Exercise:
Return exactly and only these lines: the first of the listing through the one containing "return streaks, grain, cloud".

━━━━

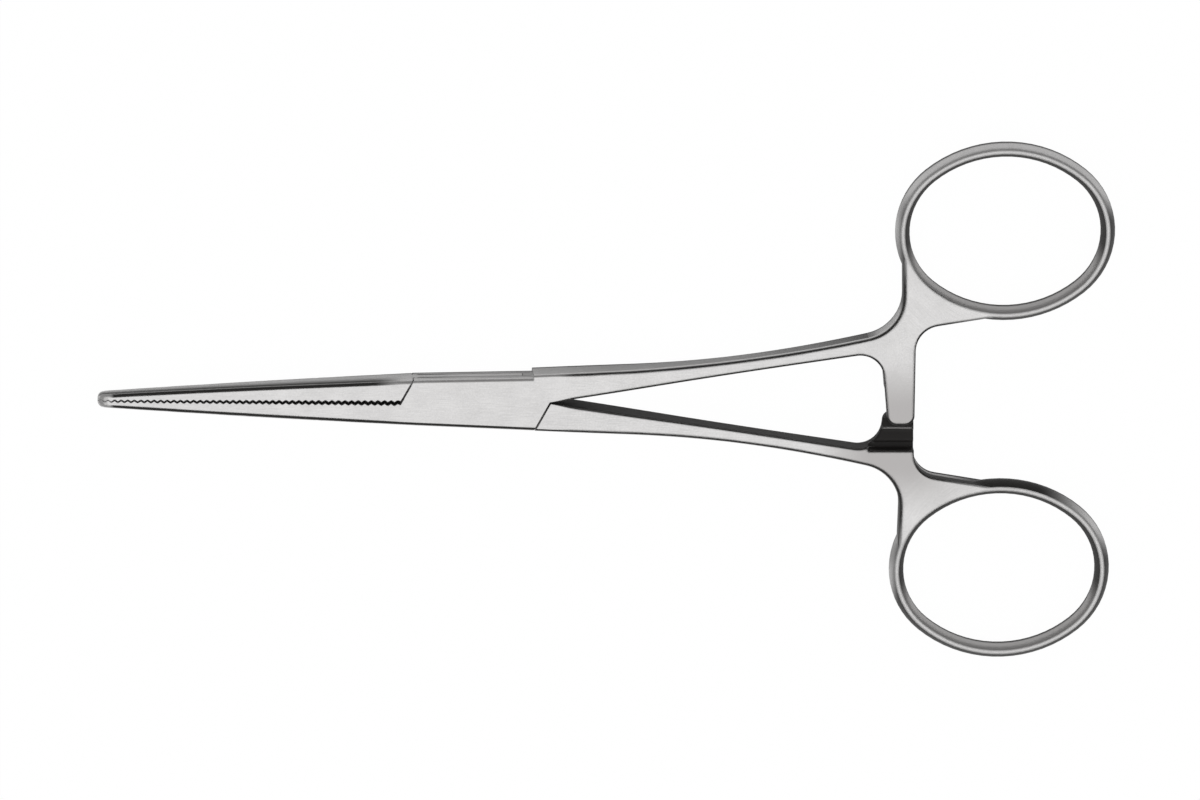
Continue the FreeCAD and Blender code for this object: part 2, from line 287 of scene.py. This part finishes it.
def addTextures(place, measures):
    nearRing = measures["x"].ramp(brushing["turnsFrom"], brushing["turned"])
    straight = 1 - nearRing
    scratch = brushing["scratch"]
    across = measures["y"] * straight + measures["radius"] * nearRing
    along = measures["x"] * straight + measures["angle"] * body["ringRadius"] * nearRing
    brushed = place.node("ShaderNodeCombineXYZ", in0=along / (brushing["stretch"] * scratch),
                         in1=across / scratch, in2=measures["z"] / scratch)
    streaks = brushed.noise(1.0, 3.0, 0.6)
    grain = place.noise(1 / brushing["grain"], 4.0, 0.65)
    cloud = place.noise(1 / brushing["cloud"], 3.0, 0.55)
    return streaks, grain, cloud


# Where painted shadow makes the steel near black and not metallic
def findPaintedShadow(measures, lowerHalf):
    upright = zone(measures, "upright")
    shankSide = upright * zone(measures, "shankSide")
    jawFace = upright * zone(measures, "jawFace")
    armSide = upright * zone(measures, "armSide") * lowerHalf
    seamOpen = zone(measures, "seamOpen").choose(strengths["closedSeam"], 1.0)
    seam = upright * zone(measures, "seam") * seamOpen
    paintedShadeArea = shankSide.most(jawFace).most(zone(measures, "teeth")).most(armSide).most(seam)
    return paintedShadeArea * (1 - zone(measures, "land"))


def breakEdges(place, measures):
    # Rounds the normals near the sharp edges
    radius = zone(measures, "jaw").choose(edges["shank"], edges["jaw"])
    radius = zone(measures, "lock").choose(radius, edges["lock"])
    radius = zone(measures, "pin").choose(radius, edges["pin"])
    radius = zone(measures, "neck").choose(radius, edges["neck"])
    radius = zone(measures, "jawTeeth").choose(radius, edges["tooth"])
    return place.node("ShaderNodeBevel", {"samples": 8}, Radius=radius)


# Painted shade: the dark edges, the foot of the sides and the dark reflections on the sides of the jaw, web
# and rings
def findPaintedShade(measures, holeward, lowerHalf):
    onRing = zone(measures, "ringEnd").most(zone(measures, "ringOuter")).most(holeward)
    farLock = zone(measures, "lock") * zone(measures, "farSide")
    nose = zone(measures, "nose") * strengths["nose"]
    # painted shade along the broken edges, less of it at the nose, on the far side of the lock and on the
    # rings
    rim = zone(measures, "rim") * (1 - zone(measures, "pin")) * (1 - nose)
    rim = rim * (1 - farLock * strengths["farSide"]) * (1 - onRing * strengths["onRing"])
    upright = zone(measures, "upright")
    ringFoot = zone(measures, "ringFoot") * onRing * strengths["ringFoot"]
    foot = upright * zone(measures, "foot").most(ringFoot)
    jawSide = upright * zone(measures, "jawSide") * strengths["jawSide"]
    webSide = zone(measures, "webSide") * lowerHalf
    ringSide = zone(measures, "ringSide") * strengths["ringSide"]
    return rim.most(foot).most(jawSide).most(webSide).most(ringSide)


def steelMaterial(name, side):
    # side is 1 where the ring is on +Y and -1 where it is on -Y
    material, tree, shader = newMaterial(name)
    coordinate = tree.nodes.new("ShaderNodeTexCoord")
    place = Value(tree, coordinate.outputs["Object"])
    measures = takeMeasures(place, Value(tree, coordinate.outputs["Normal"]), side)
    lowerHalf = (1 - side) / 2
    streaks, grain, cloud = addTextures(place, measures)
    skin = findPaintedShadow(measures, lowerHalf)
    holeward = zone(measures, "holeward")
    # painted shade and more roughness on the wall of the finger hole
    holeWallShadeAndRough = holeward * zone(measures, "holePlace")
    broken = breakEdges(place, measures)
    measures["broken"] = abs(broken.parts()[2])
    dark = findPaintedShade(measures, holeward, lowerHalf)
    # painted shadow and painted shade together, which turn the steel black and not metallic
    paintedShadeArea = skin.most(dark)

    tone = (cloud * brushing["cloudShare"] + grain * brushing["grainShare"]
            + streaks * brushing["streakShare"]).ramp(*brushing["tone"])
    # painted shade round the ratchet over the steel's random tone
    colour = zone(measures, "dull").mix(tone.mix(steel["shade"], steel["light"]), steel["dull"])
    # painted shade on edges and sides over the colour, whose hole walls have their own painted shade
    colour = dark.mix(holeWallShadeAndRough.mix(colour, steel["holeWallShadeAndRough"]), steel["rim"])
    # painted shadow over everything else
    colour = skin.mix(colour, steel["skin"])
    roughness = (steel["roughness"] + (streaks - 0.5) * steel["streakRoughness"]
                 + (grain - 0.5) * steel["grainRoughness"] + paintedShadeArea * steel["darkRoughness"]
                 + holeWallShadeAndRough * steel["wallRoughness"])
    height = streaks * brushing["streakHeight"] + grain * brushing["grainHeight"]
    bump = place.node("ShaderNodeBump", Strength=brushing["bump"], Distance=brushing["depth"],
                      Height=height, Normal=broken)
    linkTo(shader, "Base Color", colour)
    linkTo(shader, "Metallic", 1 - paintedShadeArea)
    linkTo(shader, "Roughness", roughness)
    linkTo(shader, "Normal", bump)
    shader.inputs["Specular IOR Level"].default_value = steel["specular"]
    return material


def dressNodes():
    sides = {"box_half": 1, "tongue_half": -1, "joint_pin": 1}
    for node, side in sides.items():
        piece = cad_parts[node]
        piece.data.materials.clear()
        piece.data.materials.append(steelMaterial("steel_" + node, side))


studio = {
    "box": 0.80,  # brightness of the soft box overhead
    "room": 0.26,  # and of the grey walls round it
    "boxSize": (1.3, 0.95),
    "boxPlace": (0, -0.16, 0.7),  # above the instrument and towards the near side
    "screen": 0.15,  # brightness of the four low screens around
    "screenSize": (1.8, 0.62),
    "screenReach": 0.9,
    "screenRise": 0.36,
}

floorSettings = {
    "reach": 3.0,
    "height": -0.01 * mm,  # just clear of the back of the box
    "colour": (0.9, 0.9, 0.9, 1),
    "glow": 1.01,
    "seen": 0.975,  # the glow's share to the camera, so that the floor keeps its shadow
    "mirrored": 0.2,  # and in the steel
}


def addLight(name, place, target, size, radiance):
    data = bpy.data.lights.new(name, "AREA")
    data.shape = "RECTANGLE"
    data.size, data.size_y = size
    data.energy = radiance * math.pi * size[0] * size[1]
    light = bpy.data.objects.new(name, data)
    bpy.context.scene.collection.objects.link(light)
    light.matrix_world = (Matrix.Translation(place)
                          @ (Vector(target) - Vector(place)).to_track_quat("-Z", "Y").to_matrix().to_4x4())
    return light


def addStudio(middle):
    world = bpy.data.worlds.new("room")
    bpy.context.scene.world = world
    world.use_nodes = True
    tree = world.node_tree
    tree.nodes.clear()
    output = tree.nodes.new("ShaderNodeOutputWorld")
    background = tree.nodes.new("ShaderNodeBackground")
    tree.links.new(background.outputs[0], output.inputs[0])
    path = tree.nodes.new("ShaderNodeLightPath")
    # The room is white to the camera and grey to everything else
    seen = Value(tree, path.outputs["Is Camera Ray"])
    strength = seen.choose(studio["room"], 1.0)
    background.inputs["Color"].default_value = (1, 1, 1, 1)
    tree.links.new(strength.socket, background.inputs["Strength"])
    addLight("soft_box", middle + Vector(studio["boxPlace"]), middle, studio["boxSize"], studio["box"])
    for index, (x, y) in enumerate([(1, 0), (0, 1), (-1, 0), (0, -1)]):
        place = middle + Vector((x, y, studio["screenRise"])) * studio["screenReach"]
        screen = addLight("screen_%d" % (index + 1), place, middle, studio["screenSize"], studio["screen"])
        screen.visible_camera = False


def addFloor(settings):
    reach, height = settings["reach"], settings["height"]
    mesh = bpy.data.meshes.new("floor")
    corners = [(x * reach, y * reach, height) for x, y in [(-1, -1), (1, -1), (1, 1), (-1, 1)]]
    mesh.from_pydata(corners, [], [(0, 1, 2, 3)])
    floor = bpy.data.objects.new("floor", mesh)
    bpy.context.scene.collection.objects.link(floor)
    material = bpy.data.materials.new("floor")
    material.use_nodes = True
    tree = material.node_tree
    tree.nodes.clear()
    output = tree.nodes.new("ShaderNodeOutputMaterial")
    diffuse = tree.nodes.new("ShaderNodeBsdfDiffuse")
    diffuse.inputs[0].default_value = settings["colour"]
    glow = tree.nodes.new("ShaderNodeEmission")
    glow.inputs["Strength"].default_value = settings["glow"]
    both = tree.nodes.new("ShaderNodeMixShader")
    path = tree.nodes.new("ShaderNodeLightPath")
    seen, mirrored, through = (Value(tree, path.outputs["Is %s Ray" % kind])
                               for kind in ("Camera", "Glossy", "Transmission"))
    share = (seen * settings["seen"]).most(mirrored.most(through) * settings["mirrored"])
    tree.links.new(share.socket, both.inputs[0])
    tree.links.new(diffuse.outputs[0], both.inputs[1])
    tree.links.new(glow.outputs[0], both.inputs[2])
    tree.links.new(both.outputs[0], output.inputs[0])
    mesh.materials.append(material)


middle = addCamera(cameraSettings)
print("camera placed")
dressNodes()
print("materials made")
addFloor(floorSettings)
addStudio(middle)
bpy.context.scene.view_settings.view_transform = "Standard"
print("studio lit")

━━━━

Written answer:
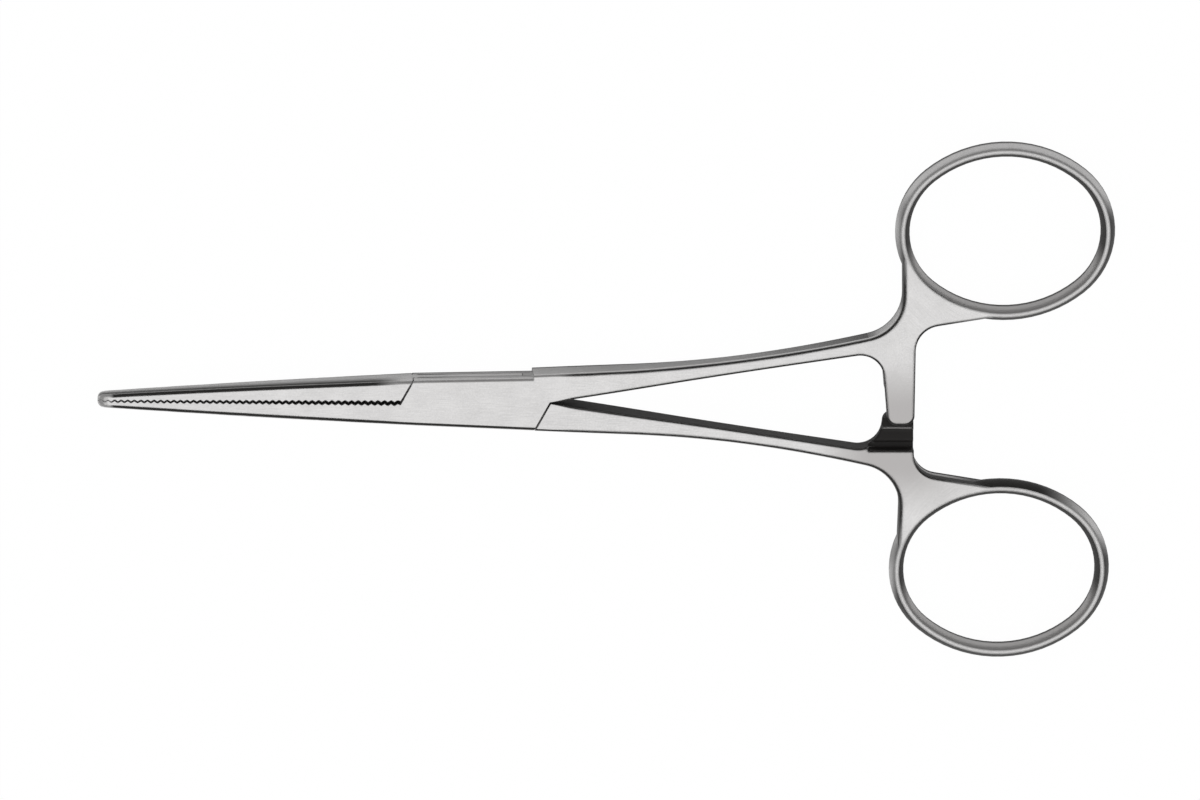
Continue the FreeCAD and Blender code for this object: part 2, from line 287 of scene.py. This part finishes it.
def addTextures(place, measures):
    nearRing = measures["x"].ramp(brushing["turnsFrom"], brushing["turned"])
    straight = 1 - nearRing
    scratch = brushing["scratch"]
    across = measures["y"] * straight + measures["radius"] * nearRing
    along = measures["x"] * straight + measures["angle"] * body["ringRadius"] * nearRing
    brushed = place.node("ShaderNodeCombineXYZ", in0=along / (brushing["stretch"] * scratch),
                         in1=across / scratch, in2=measures["z"] / scratch)
    streaks = brushed.noise(1.0, 3.0, 0.6)
    grain = place.noise(1 / brushing["grain"], 4.0, 0.65)
    cloud = place.noise(1 / brushing["cloud"], 3.0, 0.55)
    return streaks, grain, cloud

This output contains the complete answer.